The wrong response
Most of the media focus on the Gulf oil spill has been on the oil that is coming ashore. It is a disaster, to wildlife and to local economies that depend on tourists drawn to formerly pristine beaches and clear water. These effects won’t be easily overcome.
According to Dr. Bob Shipp, head of Marine Sciences at the University of South Alabama, the greater long-term effects may be felt by what we can’t see.
Shipp, a marine biologist and recent appointee to the Alabama Conservation Advisory Board that will be developing the state’s response to the spill, spoke to the Alabama Press Association in Orange Beach, and what he had to say was not encouraging.
We’ve heard little to nothing about sargassum, the free-floating mats of seaweed that provide crucial habitat and nutrition for a wide variety of marine animals in the open ocean. According to Shipp, almost all of the highly migratory species such as mahi mahi, billfish and tunas depend on the sargassum beds, which serve as a nursery for those species. These fragile mats of vegetation float below the surface, where the oil is settling, aided by the dispersants applied on the surface.
Shipp told the APA group that he and other marine scientists feel that applying dispersants is the wrong thing to do for several reasons. One is the uncertainty about what is in some of these dispersants and how toxic they will be to marine life. The other is that when the oil is dispersed on the surface, it sinks to the bottom where it cannot be burned or more easily collected.
“We don’t want the oil down in the water column or on the bottom where it gets into the sediments and starts traveling through the food chain. There are so many unknowns regarding the composition of dispersants. When the oil is on the surface some of it evaporates. That’s not going to happen if it’s under water.”
So why would BP continue applying dispersants against the consensus of scientists who warn of the dangers of doing so? Shipp believes it is all about public relations efforts on the part of BP. From the beginning the company was minimizing the amount of oil being leaked and the damage being inflicted. If the oil could be broken up on the surface so less would reach land, it really would seem like less. Out of sight; out of mind.

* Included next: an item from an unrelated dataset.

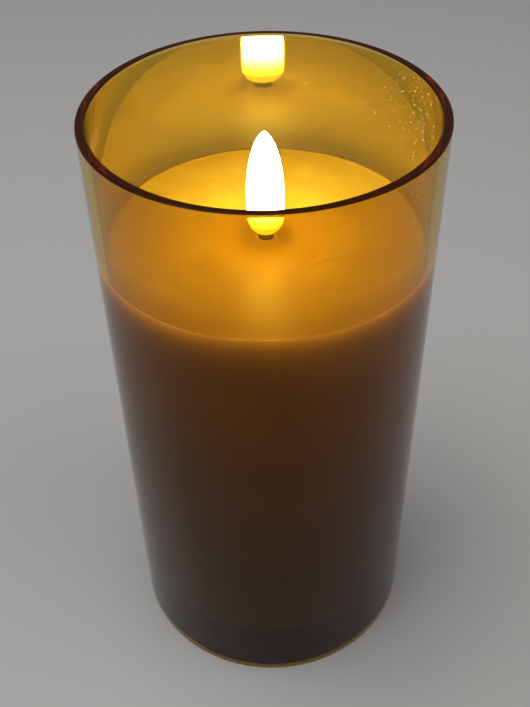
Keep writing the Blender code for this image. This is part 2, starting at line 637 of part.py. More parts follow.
def make_switch():
    """A three-position slide switch under the board, with its knob pointing down."""
    shell_half = (6.2 * MM, 2.8 * MM)
    shell_wall = 0.35 * MM
    shell_low, shell_high = 3.0 * MM, 7.6 * MM
    steel = make_material("switch_steel", (0.58, 0.58, 0.6), 0.3, metallic=1.0)
    shell = box("switch_shell", (-shell_half[0], SWITCH_Y - shell_half[1], shell_low),
                (shell_half[0], SWITCH_Y + shell_half[1], shell_high), steel)
    room = [half - shell_wall for half in shell_half]
    cut_box(shell, (-room[0], SWITCH_Y - room[1], shell_low + shell_wall),
            (room[0], SWITCH_Y + room[1], 20.0 * MM))
    knob_half = (1.2 * MM, 1.1 * MM)
    slot = (knob_half[0] + SWITCH_TRAVEL / 2 + GAP, knob_half[1] + GAP)
    cut_box(shell, (-slot[0], SWITCH_Y - slot[1], 0.0), (slot[0], SWITCH_Y + slot[1], 5.0 * MM))

    # The slider: a carriage inside the shell, and the knob that comes out through the floor
    carriage_half = (2.6 * MM, room[1] - GAP)
    carriage_low = shell_low + shell_wall + GAP
    carriage_high = carriage_low + 1.5 * MM
    black = make_material("switch_knob", (0.02, 0.02, 0.02), 0.4)
    slider = box("switch_slider", (-carriage_half[0], -carriage_half[1], carriage_low),
                 (carriage_half[0], carriage_half[1], carriage_high), black)
    slider.location = (SWITCH_REST_X, SWITCH_Y, 0.0)
    join_box(slider, (SWITCH_REST_X - knob_half[0], SWITCH_Y - knob_half[1], 0.25 * MM),
             (SWITCH_REST_X + knob_half[0], SWITCH_Y + knob_half[1], carriage_low + 0.5 * MM))

    # The wiper: a small strip on the carriage, which bridges two of the pins
    strip_low = carriage_high + GAP
    strip_high = strip_low + 0.35 * MM
    strip_half = (1.9 * MM, 0.9 * MM)
    bronze = make_material("wiper_bronze", (0.6, 0.38, 0.2), 0.3, metallic=1.0)
    wiper = box("switch_wiper", (-strip_half[0], -strip_half[1], strip_low),
                (strip_half[0], strip_half[1], strip_high), bronze)
    wiper.location = (SWITCH_REST_X, SWITCH_Y, 0.0)

    # The base that carries the pins
    base_low, base_high = strip_high + 0.2 * MM + GAP, BOARD_BOTTOM - GAP
    base_half = (room[0] - GAP, room[1] - GAP)
    brown = make_material("terminal_board", (0.3, 0.16, 0.06), 0.6)
    terminal = box("switch_terminal_base", (-base_half[0], SWITCH_Y - base_half[1], base_low),
                   (base_half[0], SWITCH_Y + base_half[1], base_high), brown)
    for x in switch_pin_places():
        join_round(terminal, 0.3 * MM, (x, SWITCH_Y, base_low + 0.5 * MM),
                   (x, SWITCH_Y, BOARD_TOP + 1.0 * MM), 8)


clear_scene()
pieces = make_collection("flameless_led_candle")
tools = make_collection("shaping_tools")
make_glass_cylinder()
make_wax_shell()
make_flame_bulb()
make_led_board()
make_wick()
make_led_leads()
make_base_housing()
make_base_cover()
make_glue_ring()
make_cover_screws()
make_batteries()
make_contacts()
make_battery_springs()
make_battery_leads()
make_battery_door()
make_circuit_board()
make_board_components()
make_switch()
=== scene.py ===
"""Flameless LED candle: the looks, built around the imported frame.

Units are metres, +Z up, in the same frame as the CAD. The front of the candle is -Y.
"""
import json
import math

import bmesh
import bpy
from mathutils import Matrix, Vector, noise


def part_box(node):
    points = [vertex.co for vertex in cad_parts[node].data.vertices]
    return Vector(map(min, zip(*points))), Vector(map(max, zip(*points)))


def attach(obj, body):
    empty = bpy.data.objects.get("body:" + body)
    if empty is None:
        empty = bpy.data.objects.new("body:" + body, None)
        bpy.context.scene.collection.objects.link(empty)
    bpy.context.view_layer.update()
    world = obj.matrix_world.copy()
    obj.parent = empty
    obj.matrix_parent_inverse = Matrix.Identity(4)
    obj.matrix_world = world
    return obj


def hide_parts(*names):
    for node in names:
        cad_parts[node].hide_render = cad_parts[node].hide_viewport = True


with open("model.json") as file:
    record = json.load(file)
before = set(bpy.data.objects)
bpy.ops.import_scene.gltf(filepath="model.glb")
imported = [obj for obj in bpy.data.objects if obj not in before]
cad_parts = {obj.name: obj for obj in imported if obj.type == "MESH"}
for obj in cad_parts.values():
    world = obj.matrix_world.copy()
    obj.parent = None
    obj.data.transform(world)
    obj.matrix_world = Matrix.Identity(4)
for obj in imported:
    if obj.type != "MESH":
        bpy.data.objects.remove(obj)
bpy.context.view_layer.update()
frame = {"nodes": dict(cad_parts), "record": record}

MM = 0.001
BODY = "candle"                      # the body that holds everything but the switch and the door

# Camera, as fitted to the candle's rim, wax edge and outline
CAMERA_PLACE = (0.0, -0.17031, 0.23959)
CAMERA_PITCH = math.radians(42.394)  # downwards
CAMERA_YAW = math.radians(-0.279)
CAMERA_ROLL = math.radians(-1.307)
CAMERA_LENS = 47.62
CAMERA_SENSOR = 36.0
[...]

If the well is not capped until August, which almost seems optimistic the way efforts have failed thus far, Shipp feels that most of the Gulf will be closed to fishing. And that may last much longer than just this year.
We have learned from this that companies like BP can’t be trusted to be responsible, and if they are allowed to engage in dangerous activities like deep water drilling, they need close and constant oversight and stringent safety requirements. We can only hope that we haven’t re-learned this lesson too late for future generations to be able to enjoy what we once took for granted.